Для того же, чтобы показать этот путь, нельзя описывать только то, что бывает в мире. Мир лежит во зле и соблазнах. Если будешь описывать много лжи, и в словах твоих не будет правды. Чтобы была правда в том, что описываешь, надо писать не то, что есть, а то, что должно быть, описывать не правду того, что есть, а правду Царствия Божия, которое близится к нам, но которого еще нет. От этого и бывает то, что есть горы книг, в которых говорится о том, что точно было или могло быть, но книги эти все ложь, если те, кто их пишет, не знают сами, что хорошо, что дурно, и не знают и не показывают того единого пути, который ведет людей к Царствию Божьему. И бывает то, что есть сказки, притчи, басни, легенды, в которых описывается чудесное, такое, чего никогда не бывало и не могло быть, и легенды, сказки, басни эти правда потому, что они показывают то, в чем воля Божия всегда была, есть и будет, показывают, в чем правда Царствия Божия”.
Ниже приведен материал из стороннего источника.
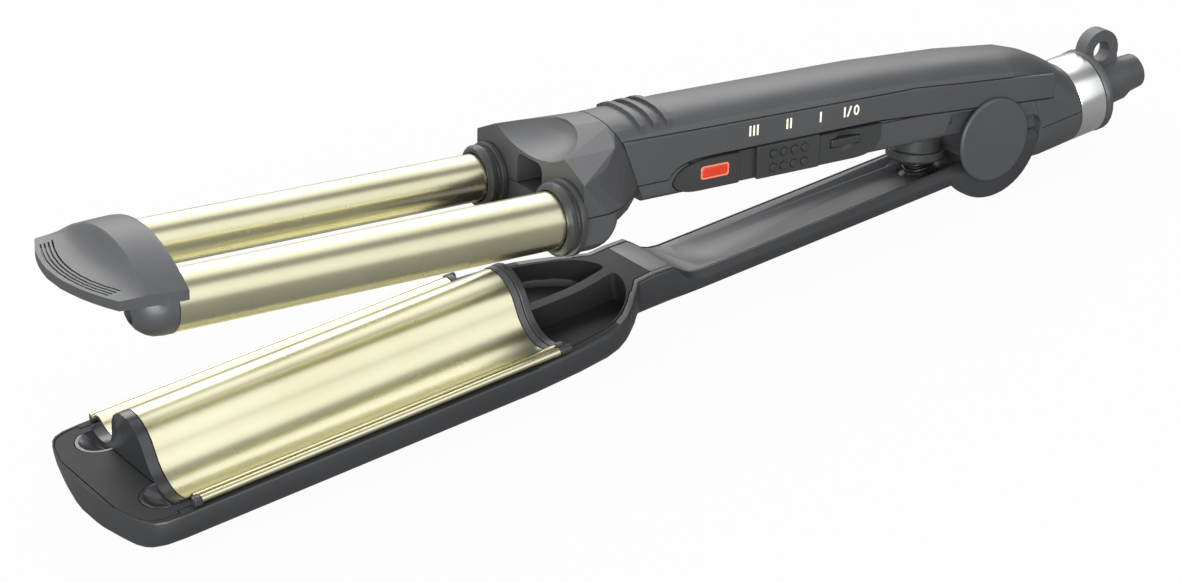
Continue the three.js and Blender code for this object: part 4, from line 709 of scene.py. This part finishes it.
@dataclass(frozen=True)
class LowerArm(Assembly):
    """The jaw with its wave plate, rods and clips, the arm behind it, and the opening spring."""

    # How the jaw's shell is dressed, in the handle's resin with painted shade
    shell: Dressing = Dressing("lower_shell", LOWER, Finish.JAW, 0.45, 3, 34, even=False)
    # How each of the arm's other CAD nodes is dressed
    dressings: tuple[Dressing, ...] = (
        Dressing("jaw_cover", LOWER, Finish.MATT, 0.35),
        Dressing("arm_inlay", LOWER, Finish.GRAPHITE, crease_deg=40),
        Dressing("wave_plate", LOWER, Finish.CHAMPAGNE, crease_deg=50),
        Dressing("plate_tip_saddle", LOWER, Finish.GLOSS, 0.3, 2, 40, even=False),
        Dressing("plate_rear_strip", LOWER, Finish.GRAPHITE, 0.15, 1, 50, even=False),
        Dressing("plate_bulkhead", LOWER, Finish.BLACK, 0.3, 2, 50),
        Dressing("edge_rod_near", LOWER, Finish.CHAMPAGNE, crease_deg=50),
        Dressing("edge_rod_far", LOWER, Finish.CHAMPAGNE, crease_deg=50),
        Dressing("rod_clip_near", LOWER, Finish.BLACK, 0.2, 2, 50),
        Dressing("rod_clip_far", LOWER, Finish.BLACK, 0.2, 2, 50),
        Dressing("hinge_cap_near", LOWER, Finish.GRAPHITE, 0.45, 3, 24),
        Dressing("hinge_cap_far", LOWER, Finish.GRAPHITE, 0.45, 3, 24),
        Dressing("spring_seat_lower", LOWER, Finish.BLACK, 0.2),
    )
    # How the opening spring is dressed, in painted shade
    spring: Dressing = Dressing("opening_spring", LOWER, Finish.SPRING, crease_deg=50)
    # Which faces of the rim's top get painted shade: their place along the tool, height and slope
    rim_from: float = -262.0  # Where the jaw's front rim begins along the tool
    rim_floor: float = -10.5  # Lowest place of the rim's top
    rim_rise: float = 0.6  # How far up a face of the rim's top looks at least
    spring_kept: float = 0.72  # Share of its length that the spring keeps when the arms are closed

    def build(self, bench: Bench) -> None:
        """Dress the arm's nodes."""
        bench.dress(self.shell, repaint=lambda mesh: self._shade_rim_top(mesh, bench.materials))
        for dressing in self.dressings:
            bench.dress(dressing)
        self._let_shorten(bench.dress(self.spring))

    def _shade_rim_top(self, mesh: bpy.types.Mesh, materials: MaterialLibrary) -> None:
        """Paint the up-facing top of the jaw's front rim with the cover's dark matt material, as
        painted shade over the light that it catches from the sky.

        Args:
            mesh: The jaw shell's mesh.
            materials: The material library.
        """
        tool = tool_matrix().inverted()
        mesh.materials.append(materials.get(Finish.MATT))
        for polygon in mesh.polygons:
            front = min((tool @ mesh.vertices[index].co).x for index in polygon.vertices)
            high = (tool @ polygon.center).z > self.rim_floor
            if front < self.rim_from and high and polygon.normal.z > self.rim_rise:
                polygon.material_index = 1

    def _let_shorten(self, spring: bpy.types.Object) -> None:
        """Find the opening spring's foot, below the middle of its points, and give the spring a mesh
        of its own.

        Args:
            spring: The dressed spring.
        """
        points = [vertex.co for vertex in spring.data.vertices]
        foot = sum(points, Vector()) / len(points)
        foot.z = min(point.z for point in points)
        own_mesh(spring)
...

Немногим более ста лет назад между Антоном Чеховым и Иваном Буниным состоялся примечательный диалог:
— Вот умрет Толстой — все к черту пойдет.
— Литература?
— И литература.
А для самого Толстого современная ему литература в абсолютном большинстве своих проявлений находилась за гранью искусства, ибо “является бесчисленное количество так называемых художественных произведений, которые могут быть исполняемы, как всякая ремесленная работа, без малейшей остановки: ходячие модные мысли всегда есть в обществе, всегда с терпением можно научиться всякому мастерству и всегда всякому что-нибудь да нравится.
Из этого-то и вышло то странное положение нашего времени, в котором наш мир загроможден произведениями, претендующими быть произведениями искусства, но отличающимися от ремесленных только тем, что они не только ни на что не нужны, но часто прямо вредны”.
Для Толстого если не все, то многое в окружающей жизни, и в первую очередь в искусстве, “шло к черту” — но сам он вопреки всему оставался удерживающим началом, жизнедеятельной вертикалью, стержнем бытия, в том числе и для тех, в ком он в упор, что называется, не видел художников, несущих насущную просветляющую правду жизни.